How can the most popular sport in American history maintain its status while protecting its players and its future?

1. Change the helmet. The encompassing, beautifully decorated, hard-shelled helmet is unique to football. It has become a pervasive symbol. It has also become a weapon.

The NFL must develop a soft helmet. Rugby, lacrosse and hockey all feature hard checking, but players in those sports know it would be foolish and dangerous to lead with their heads. So they don't.

2. Increase penalties. Whatever the composition of the helmet, the league must eliminate all hits with and to the head. If players are punished severely enough, they will adapt. Throw anyone hitting with or to the head out of the game, and suspend him for the following game.

Take away his paycheck for those two games. They will learn fast.

3. Decrease pad size. Huge shoulder pads make players feel impervious. Smaller pads would lessen the willingness of defenders to launch themselves into offensive players and increase the popularity of old-fashioned form tackling.

4. Institute stricter testing. One of the funniest ongoing jokes in American sports is that baseball has been flayed in the court of public opinion for allowing performance-enhancing drugs to alter the game, while hulks of previously unimaginable proportions have increased the popularity of the NFL.

Force equals mass times acceleration. Reduce the size and speed of chemically altered players and you will reduce trauma.

5. Increase field size. A longer and/or wider field would make smaller, quicker players more valuable and create need for defenders who are valued more for coverage skills and sure tackling than hitting.

6. Call unnecessary roughness. The rule is already on the books. It just needs to be applied more liberally, and literally. If a defender uses more force than necessary to bring down an opponent or jar loose a pass, make an example of him, and keep making examples until the player learns.

7. Pay players more. It's more clear than ever that NFL players are sacrificing their bodies for our enjoyment. They are the engine that drives an incredibly popular and lucrative business. They deserve to be paid far more than they currently make.
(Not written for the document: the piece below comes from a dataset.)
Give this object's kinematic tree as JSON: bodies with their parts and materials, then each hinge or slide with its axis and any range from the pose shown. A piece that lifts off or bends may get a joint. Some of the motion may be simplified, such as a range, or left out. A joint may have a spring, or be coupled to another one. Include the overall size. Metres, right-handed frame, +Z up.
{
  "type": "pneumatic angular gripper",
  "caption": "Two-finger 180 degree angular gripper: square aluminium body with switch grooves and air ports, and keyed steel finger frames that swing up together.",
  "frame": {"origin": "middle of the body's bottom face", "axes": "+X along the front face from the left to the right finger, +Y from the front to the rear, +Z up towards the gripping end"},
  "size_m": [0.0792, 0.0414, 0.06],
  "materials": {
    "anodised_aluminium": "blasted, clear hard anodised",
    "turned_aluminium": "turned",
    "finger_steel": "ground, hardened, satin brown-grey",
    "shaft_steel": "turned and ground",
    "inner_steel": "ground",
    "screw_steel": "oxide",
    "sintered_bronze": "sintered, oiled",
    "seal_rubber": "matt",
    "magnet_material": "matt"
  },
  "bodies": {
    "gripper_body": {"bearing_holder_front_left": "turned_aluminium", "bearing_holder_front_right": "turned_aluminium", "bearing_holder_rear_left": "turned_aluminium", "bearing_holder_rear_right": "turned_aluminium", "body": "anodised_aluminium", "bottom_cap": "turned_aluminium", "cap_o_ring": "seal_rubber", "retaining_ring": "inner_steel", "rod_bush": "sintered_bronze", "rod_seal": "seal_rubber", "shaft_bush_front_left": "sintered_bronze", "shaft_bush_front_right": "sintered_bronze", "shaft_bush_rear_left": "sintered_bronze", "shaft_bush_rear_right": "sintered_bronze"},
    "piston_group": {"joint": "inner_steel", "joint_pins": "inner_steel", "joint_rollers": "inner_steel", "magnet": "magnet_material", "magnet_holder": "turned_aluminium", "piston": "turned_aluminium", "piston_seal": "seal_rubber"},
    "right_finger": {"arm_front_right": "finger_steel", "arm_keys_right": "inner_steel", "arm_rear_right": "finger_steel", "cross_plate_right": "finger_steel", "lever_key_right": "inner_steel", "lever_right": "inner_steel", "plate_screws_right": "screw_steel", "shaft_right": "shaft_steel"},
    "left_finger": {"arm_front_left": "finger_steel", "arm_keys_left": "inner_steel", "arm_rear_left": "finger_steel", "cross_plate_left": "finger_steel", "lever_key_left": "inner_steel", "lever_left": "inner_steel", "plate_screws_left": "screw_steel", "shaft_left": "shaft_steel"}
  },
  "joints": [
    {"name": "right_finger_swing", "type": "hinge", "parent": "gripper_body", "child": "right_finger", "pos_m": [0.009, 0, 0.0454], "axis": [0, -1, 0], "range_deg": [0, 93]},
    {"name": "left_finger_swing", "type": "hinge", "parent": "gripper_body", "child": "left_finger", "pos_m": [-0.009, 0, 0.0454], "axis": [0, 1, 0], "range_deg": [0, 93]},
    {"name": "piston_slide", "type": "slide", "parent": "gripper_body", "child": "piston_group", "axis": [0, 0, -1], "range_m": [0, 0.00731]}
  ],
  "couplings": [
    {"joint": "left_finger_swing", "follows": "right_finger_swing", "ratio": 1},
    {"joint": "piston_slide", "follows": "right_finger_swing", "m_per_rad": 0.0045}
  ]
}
We also have learned that a frightening number of NFL players go broke once they leave the league, so a portion of their raises should be put into a retirement fund that can't be touched until they've been out of the league for a few years, at which point they might be better prepared to handle their finances responsibly.
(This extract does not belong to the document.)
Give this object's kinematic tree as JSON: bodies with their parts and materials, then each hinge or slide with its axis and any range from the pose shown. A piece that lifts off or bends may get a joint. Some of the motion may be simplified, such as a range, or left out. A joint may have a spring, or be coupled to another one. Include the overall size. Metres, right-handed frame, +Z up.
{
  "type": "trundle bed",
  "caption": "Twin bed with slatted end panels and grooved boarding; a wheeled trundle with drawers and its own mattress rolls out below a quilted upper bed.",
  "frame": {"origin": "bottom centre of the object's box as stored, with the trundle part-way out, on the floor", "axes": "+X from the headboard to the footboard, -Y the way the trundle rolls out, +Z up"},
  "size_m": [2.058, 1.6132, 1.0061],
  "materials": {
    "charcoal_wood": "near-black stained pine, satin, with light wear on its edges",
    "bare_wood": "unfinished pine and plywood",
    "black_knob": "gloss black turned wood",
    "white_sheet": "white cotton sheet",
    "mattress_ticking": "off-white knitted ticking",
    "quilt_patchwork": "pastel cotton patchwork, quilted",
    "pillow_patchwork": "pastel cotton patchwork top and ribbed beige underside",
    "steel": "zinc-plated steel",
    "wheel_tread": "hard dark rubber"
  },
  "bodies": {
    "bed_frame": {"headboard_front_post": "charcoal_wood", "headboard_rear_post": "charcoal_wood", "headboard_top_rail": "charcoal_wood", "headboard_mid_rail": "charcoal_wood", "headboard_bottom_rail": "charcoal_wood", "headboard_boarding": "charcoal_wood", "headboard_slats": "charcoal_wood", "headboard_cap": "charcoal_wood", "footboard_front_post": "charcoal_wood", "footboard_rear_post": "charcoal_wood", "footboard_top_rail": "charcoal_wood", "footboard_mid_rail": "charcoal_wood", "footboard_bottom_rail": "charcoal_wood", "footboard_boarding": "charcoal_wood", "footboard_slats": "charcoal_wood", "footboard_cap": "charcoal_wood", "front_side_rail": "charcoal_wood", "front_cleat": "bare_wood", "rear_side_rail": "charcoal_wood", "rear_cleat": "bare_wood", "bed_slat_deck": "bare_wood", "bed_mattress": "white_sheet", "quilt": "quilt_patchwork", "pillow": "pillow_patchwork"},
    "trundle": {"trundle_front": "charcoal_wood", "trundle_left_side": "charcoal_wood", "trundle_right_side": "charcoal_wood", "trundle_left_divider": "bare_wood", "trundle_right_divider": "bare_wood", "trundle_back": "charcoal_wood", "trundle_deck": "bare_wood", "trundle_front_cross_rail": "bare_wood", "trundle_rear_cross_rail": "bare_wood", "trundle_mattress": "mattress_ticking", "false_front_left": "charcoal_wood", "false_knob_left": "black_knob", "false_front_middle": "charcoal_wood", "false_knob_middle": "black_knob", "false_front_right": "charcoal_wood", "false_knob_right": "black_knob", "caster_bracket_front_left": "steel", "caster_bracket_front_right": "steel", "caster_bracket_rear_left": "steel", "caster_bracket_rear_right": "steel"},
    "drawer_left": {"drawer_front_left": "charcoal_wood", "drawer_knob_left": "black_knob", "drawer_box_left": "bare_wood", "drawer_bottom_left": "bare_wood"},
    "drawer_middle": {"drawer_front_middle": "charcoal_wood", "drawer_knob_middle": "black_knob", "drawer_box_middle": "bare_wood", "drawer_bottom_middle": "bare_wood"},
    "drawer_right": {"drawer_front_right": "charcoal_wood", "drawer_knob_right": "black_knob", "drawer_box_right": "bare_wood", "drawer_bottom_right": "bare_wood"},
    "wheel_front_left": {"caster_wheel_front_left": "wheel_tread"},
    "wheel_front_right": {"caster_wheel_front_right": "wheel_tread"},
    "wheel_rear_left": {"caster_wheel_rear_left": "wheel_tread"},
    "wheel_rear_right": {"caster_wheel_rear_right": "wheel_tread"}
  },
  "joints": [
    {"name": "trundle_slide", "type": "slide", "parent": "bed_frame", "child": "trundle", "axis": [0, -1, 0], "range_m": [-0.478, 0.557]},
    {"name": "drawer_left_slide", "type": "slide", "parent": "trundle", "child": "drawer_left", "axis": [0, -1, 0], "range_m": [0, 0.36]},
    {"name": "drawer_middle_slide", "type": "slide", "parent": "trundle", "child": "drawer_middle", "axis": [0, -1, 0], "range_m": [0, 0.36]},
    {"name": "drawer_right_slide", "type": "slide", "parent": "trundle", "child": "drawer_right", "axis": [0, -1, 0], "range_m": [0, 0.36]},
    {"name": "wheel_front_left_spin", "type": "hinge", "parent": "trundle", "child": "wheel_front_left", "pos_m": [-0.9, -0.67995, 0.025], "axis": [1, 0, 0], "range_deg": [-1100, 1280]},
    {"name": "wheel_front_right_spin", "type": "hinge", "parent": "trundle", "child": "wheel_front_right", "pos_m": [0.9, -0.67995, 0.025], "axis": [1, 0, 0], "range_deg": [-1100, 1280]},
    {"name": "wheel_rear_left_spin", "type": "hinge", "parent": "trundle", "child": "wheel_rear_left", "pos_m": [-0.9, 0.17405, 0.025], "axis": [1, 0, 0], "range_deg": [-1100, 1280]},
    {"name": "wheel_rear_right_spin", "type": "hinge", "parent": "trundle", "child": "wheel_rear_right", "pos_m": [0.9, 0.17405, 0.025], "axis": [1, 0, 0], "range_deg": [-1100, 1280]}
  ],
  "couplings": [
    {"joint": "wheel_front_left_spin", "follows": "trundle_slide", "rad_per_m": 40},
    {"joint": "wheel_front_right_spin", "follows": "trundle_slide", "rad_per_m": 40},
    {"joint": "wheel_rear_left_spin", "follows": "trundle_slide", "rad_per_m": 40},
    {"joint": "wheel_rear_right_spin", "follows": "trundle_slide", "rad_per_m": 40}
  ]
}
8. Educate rookies. "Education" in these cases often sounds better than it is, but the NFL should at least accept the responsibility for explaining the risks of playing in the league to prospective players.
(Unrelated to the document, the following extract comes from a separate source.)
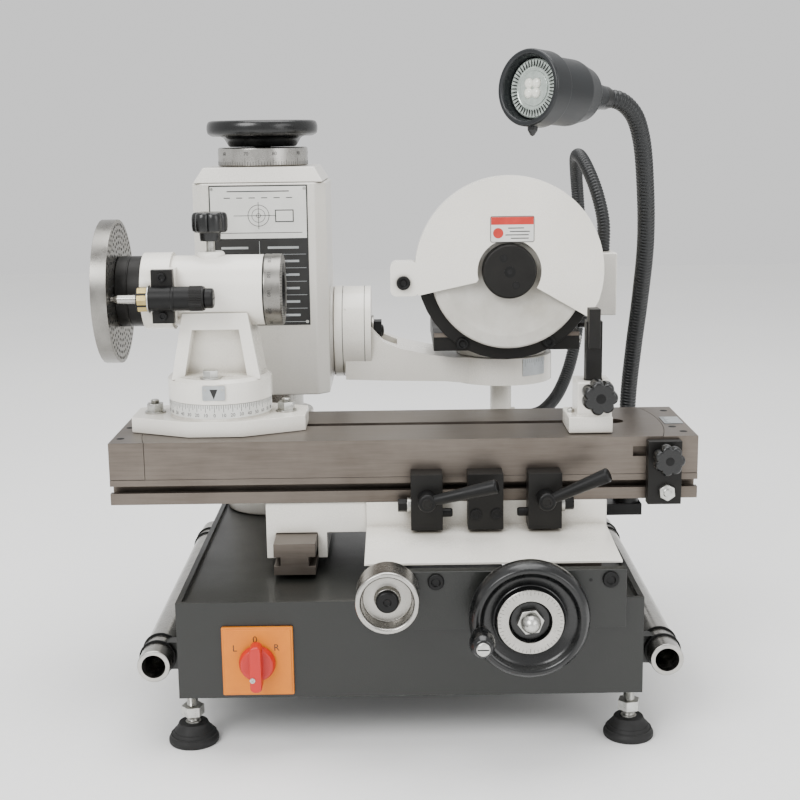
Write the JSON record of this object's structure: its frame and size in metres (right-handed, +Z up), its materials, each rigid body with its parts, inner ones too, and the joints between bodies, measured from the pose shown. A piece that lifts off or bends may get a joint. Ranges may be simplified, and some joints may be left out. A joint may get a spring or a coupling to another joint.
{
  "type": "universal tool and cutter grinder",
  "caption": "Bench-top universal tool and cutter grinder: cross-slide table, indexing work head, tooth rest, lifting column, swing arm with guarded wheel and gooseneck lamp.",
  "frame": {"origin": "bottom centre of the machine's bounding box, on the bench surface under the feet", "axes": "+Z up, -Y towards the operator, +X along the table to the operator's right"},
  "size_m": [0.5286, 0.5029, 0.5787],
  "materials": {
    "enamel": "gloss off-white machine enamel",
    "green_paint": "semi-gloss dark grey-green",
    "ground_steel": "surface ground",
    "satin_steel": "turned satin",
    "black_oxide": "oil blackened",
    "black_plastic": "polished phenolic",
    "rubber": "matt moulded",
    "corrugated_hose": "satin corrugated",
    "yellow_plate": "satin",
    "red_plastic": "moulded gloss",
    "abrasive": "vitrified grit",
    "lamp_shell": "blue-black powder coat"
  },
  "bodies": {
    "base": {"base_cabinet": "green_paint", "front_plate": "green_paint", "foot_front_left": "rubber", "foot_front_right": "rubber", "foot_rear_left": "rubber", "foot_rear_right": "rubber", "lifting_tube_left": "satin_steel", "lifting_tube_right": "satin_steel", "cross_rail_left": "ground_steel", "cross_rail_right": "ground_steel", "column_pedestal": "enamel", "column_pillar": "satin_steel", "lamp_bracket": "black_oxide", "lamp_neck": "corrugated_hose", "lamp_head": "lamp_shell", "switch_plate": "yellow_plate"},
    "switch_handle": {"switch_knob": "red_plastic"},
    "traverse_control": {"traverse_knob": "satin_steel"},
    "feed_wheel": {"feed_handwheel": "black_plastic", "feed_screw": "satin_steel"},
    "feed_handle": {"handwheel_handle": "black_plastic"},
    "saddle": {"saddle": "enamel", "splash_shield": "enamel", "stop_block_middle": "black_oxide"},
    "pinion": {"traverse_pinion": "satin_steel"},
    "table": {"lower_table": "ground_steel", "end_block_left": "ground_steel", "end_block_right": "ground_steel", "taper_plate": "black_oxide"},
    "taper_clamp": {"taper_knob": "black_plastic"},
    "stop_left": {"stop_block_left": "black_oxide"},
    "stop_right": {"stop_block_right": "black_oxide"},
    "lever_left": {"clamp_lever_left": "black_oxide"},
    "lever_right": {"clamp_lever_right": "black_oxide"},
    "upper_table": {"upper_table": "ground_steel", "head_base_plate": "enamel", "rest_holder": "enamel"},
    "work_head": {"head_housing": "enamel", "index_pin_barrel": "black_oxide"},
    "plunger": {"index_plunger": "satin_steel"},
    "work_spindle": {"head_spindle": "black_oxide", "index_plate": "satin_steel"},
    "head_clamp": {"head_clamp_knob": "black_plastic"},
    "rest_slide": {"rest_post": "black_oxide"},
    "rest_clamp": {"rest_knob": "black_plastic"},
    "column": {"column_housing": "enamel", "column_cap": "enamel", "arm_stud": "black_oxide"},
    "lift_wheel": {"lift_handwheel": "black_plastic", "lift_screw": "satin_steel"},
    "arm": {"arm": "enamel"},
    "wheelhead": {"swivel_table": "black_oxide", "slide_block": "black_oxide", "motor": "enamel", "terminal_box": "black_oxide", "guard_back": "black_oxide", "guard_cover": "enamel", "conduit": "corrugated_hose"},
    "grinding_spindle": {"grinding_wheel": "abrasive", "wheel_flange": "black_oxide"}
  },
  "joints": [
    {"name": "switch_turn", "type": "hinge", "parent": "base", "child": "switch_handle", "pos_m": [-0.11875, -0.17, 0.0833], "axis": [0, -1, 0], "range_deg": [-60, 60]},
    {"name": "feed_wheel_turn", "type": "hinge", "parent": "base", "child": "feed_wheel", "pos_m": [0.10375, -0.19, 0.1274], "axis": [0, -1, 0], "range_deg": [-2251, 1351]},
    {"name": "feed_handle_spin", "type": "hinge", "parent": "feed_wheel", "child": "feed_handle", "pos_m": [0.06375, -0.22, 0.119], "axis": [0, -1, 0], "continuous": true},
    {"name": "saddle_slide", "type": "slide", "parent": "base", "child": "saddle", "axis": [0, 1, 0], "range_m": [-0.015, 0.025]},
    {"name": "table_traverse", "type": "slide", "parent": "saddle", "child": "table", "axis": [1, 0, 0], "range_m": [-0.012, 0.012]},
    {"name": "traverse_knob_turn", "type": "hinge", "parent": "base", "child": "traverse_control", "pos_m": [-0.01025, -0.19, 0.1465], "axis": [0, -1, 0], "range_deg": [-46, 46]},
    {"name": "pinion_turn", "type": "hinge", "parent": "saddle", "child": "pinion", "pos_m": [-0.01025, -0.026, 0.1465], "axis": [0, -1, 0], "range_deg": [-46, 46]},
    {"name": "table_swivel", "type": "hinge", "parent": "table", "child": "upper_table", "pos_m": [0.00425, -0.00025, 0.22], "axis": [0, 0, 1], "range_deg": [0, 5]},
    {"name": "taper_knob_turn", "type": "hinge", "parent": "table", "child": "taper_clamp", "pos_m": [0.23375, -0.08, 0.2308], "axis": [0, -1, 0], "range_deg": [-180, 180]},
    {"name": "stop_left_slide", "type": "slide", "parent": "table", "child": "stop_left", "axis": [1, 0, 0], "range_m": [-0.15, 0]},
    {"name": "stop_right_slide", "type": "slide", "parent": "table", "child": "stop_right", "axis": [1, 0, 0], "range_m": [0, 0.06]},
    {"name": "lever_left_turn", "type": "hinge", "parent": "stop_left", "child": "lever_left", "pos_m": [0.02415, -0.09, 0.1984], "axis": [0, -1, 0], "range_deg": [0, 90]},
    {"name": "lever_right_turn", "type": "hinge", "parent": "stop_right", "child": "lever_right", "pos_m": [0.1274, -0.09, 0.1984], "axis": [0, -1, 0], "range_deg": [0, 90]},
    {"name": "head_swivel", "type": "hinge", "parent": "upper_table", "child": "work_head", "pos_m": [-0.16325, 0.001, 0.276], "axis": [0, 0, 1], "range_deg": [-25, 60]},
    {"name": "work_spindle_turn", "type": "hinge", "parent": "work_head", "child": "work_spindle", "pos_m": [-0.16325, 0.001, 0.3735], "axis": [1, 0, 0], "continuous": true},
    {"name": "plunger_pull", "type": "slide", "parent": "work_head", "child": "plunger", "axis": [1, 0, 0], "range_m": [0, 0.008], "stiffness_N_per_m": 400, "springref_m": -0.004},
    {"name": "head_clamp_turn", "type": "hinge", "parent": "work_head", "child": "head_clamp", "pos_m": [-0.16725, 0.001, 0.43], "axis": [0, 0, 1], "range_deg": [-180, 180]},
    {"name": "rest_height", "type": "slide", "parent": "upper_table", "child": "rest_slide", "axis": [0, 0, 1], "range_m": [0, 0.025]},
    {"name": "rest_knob_turn", "type": "hinge", "parent": "upper_table", "child": "rest_clamp", "pos_m": [0.17575, -0.07, 0.2835], "axis": [0, -1, 0], "range_deg": [-180, 180]},
    {"name": "column_lift", "type": "slide", "parent": "base", "child": "column", "axis": [0, 0, 1], "range_m": [-0.02, 0.11]},
    {"name": "lift_wheel_turn", "type": "hinge", "parent": "column", "child": "lift_wheel", "pos_m": [-0.13225, 0.156, 0.5], "axis": [0, 0, 1], "range_deg": [-1801, 9901]},
    {"name": "arm_tilt", "type": "hinge", "parent": "column", "child": "arm", "pos_m": [-0.06325, 0.156, 0.3124], "axis": [1, 0, 0], "range_deg": [-30, 25]},
    {"name": "wheelhead_swivel", "type": "hinge", "parent": "arm", "child": "wheelhead", "pos_m": [0.10675, 0.156, 0.289], "axis": [0, 0, 1], "range_deg": [-20, 12]},
    {"name": "wheel_spin", "type": "hinge", "parent": "wheelhead", "child": "grinding_spindle", "pos_m": [0.10775, 0.07, 0.381], "axis": [0, 1, 0], "continuous": true}
  ],
  "couplings": [
    {"joint": "feed_wheel_turn", "follows": "saddle_slide", "rad_per_m": -1570.8},
    {"joint": "lift_wheel_turn", "follows": "column_lift", "rad_per_m": 1570.8},
    {"joint": "traverse_knob_turn", "follows": "table_traverse", "rad_per_m": -66.667},
    {"joint": "pinion_turn", "follows": "table_traverse", "rad_per_m": -66.667}
  ]
}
The NFL should work in conjunction with the players union to graphically explain what happens to a player's body and brain if he plays football for a living.

9. Eliminate celebration of violence. The NFL has great influence with its rightsholders, and its rightsholders determine what we see on broadcasts and highlight shows. It wasn't long ago that ESPN and Fox were celebrating violent hits. The pendulum should continue to swing toward responsible broadcasting.

When a player is injured with a violent hit, that's not a highlight, it's a new development in an ongoing news story that should be examined and critiqued.

10. Fire old-school broadcasters. Enough with the tales of glory from the good old days of blood-and-guts football. It's not nostalgic to remember when players gouged each other's eyes in piles and clotheslined enemies; it's irresponsible.

Take a hint from two of the best analysts in the game: Troy Aikman and Cris Collinsworth. They're smart and prescient and refuse to glorify mindless violence.

The NFL can become less violent and survive. It can't be assured of remaining this violent and surviving.